The monthly trade gap, which peaked at $64.9 billion last July, plummeted nearly 10 percent in May to $26 billion, the Commerce Department reported Friday. After the monthly trade deficit increased relentlessly over 15 years, the recession has managed to cut it by 60 percent in less than a year.

Where there you go. All it took was the biggest downturn since the Great Depression. Now we just have to have a downturn bigger than the Great Depression and we could run a surplus.

If previous Republican and Democratic administrations had gotten substantially serious about getting tough with trade partners we would not now be in hock to the world. But of course we are (need some numbers on annual trade deficit, percentage of GDP, and total indebtedness here).

It would help if press coverage of the US trade deficit and growing indebtedness to the rest of the world grasped the essence of it. But no. This Bloomberg article demonstrates the widespread misinformation about the growing US indebtedness to the world.

July 16 (Bloomberg) -- China’s foreign-exchange reserves are surging again, helping the Obama administration sell unprecedented amounts of debt as it seeks to drag the world’s biggest economy out of a recession.

Stockpiles of currency rose by a record $178 billion in the second quarter to top $2 trillion for the first time, the People’s Bank of China said yesterday.

When the US sells debt abroad this pushes up the dollar against other currencies, decreasing foreign demand for US goods and services while boosting US demand for foreign goods and services. So both Americans and foreigners pay less to buy from America. This decreases demand for what US companies produce within the borders of the US.

Here's the core point: This low demand for products of the US economy leads the Obama Administration to borrow money from the Chinese to bolster demand that was undermined by the Chinese purchase of US debt. We are just digging the hole deeper. If we bought stuff from the Chinese and they used the dollars they received to buy stuff from us then we wouldn't need to borrow from them to bolster domestic demand.

Share |      By Randall Parker at 2009 July 16 07:57 PM  Economics Trade

Aki_Izayoi said at July 17, 2009 7:54 AM:

I remember reading from Jeff Rubin that a higher price of oil would shrink the trade deficit with China (although it would make Canada and Mexico attractive due to transportation cots). However, the composition of the trade deficit has changed drastically. As of 2008, a large portion of the deficit is in importing oil. There is a chart in that link that might be the info you want, Randall. Maybe alternative energy might change this.

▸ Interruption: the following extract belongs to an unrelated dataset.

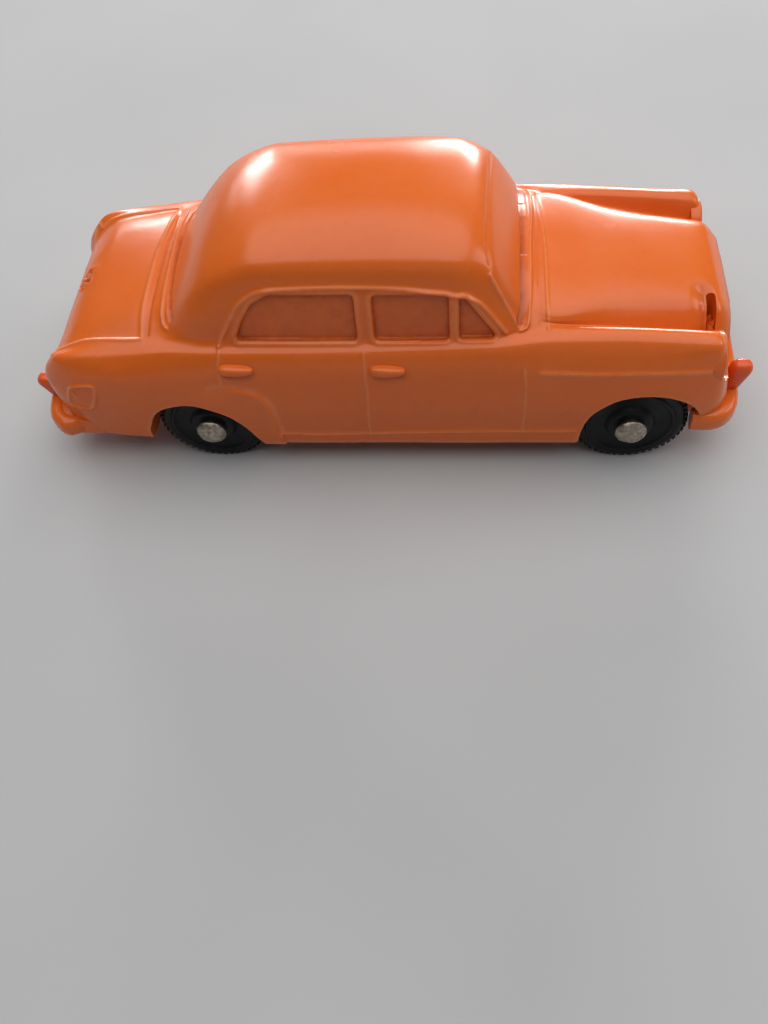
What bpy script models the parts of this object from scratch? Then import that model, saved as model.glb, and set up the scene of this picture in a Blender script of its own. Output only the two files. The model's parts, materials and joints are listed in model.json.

You are correct that the elites support free trade; I suppose they are the ones that benefit from it as it reduces labor costs and gives them access to the global markets where they are able to exploit the cost differential. (If many countries have trade barriers, then the returns on capital from using this strategy would be lower because such goods might not generate high volume because their markets would be restricted. Trade barriers reduce the incentive for relocating abroad to benefit from lower corporate taxes too because such a move would not be beneficial when the goods from that country have a restricted market due to trade barriers.) I suppose they are altrustic people who want the world to enjoy the "gains from trade." (End sarcasm) I suppose the unrestricted flow of goods destroys the sovereignity of nations (by undermining the tax base for the welfare state and a general downward pressure on corporate taxes). Randall, do you have any information about right-wing political factions that are against free trade (for the reason of preserving the nation state); I suppose those factions are more likely to be European.

not anon or anonymous said at July 17, 2009 6:05 PM:

Or maybe if the government got out of the business of oppressing businesses for the good of the collective's homogeneity, this wouldn't be a problem. Instead, civil nuclear technology is decades behind what _India_ is buying and developing, and unions work toward a more perfect form of professional welfare (crowding out professionals with fascist legislation).

"If we bought stuff from the Chinese and they used the dollars they received to buy stuff from us then we wouldn't need to borrow from them to bolster domestic demand."

Or maybe if the nation weren't under the thumb of the most anti-technology, compulsory-collectivist, straight-out-of-the-Unabomber-manifesto regime in history, we would be private citizens competing just fine.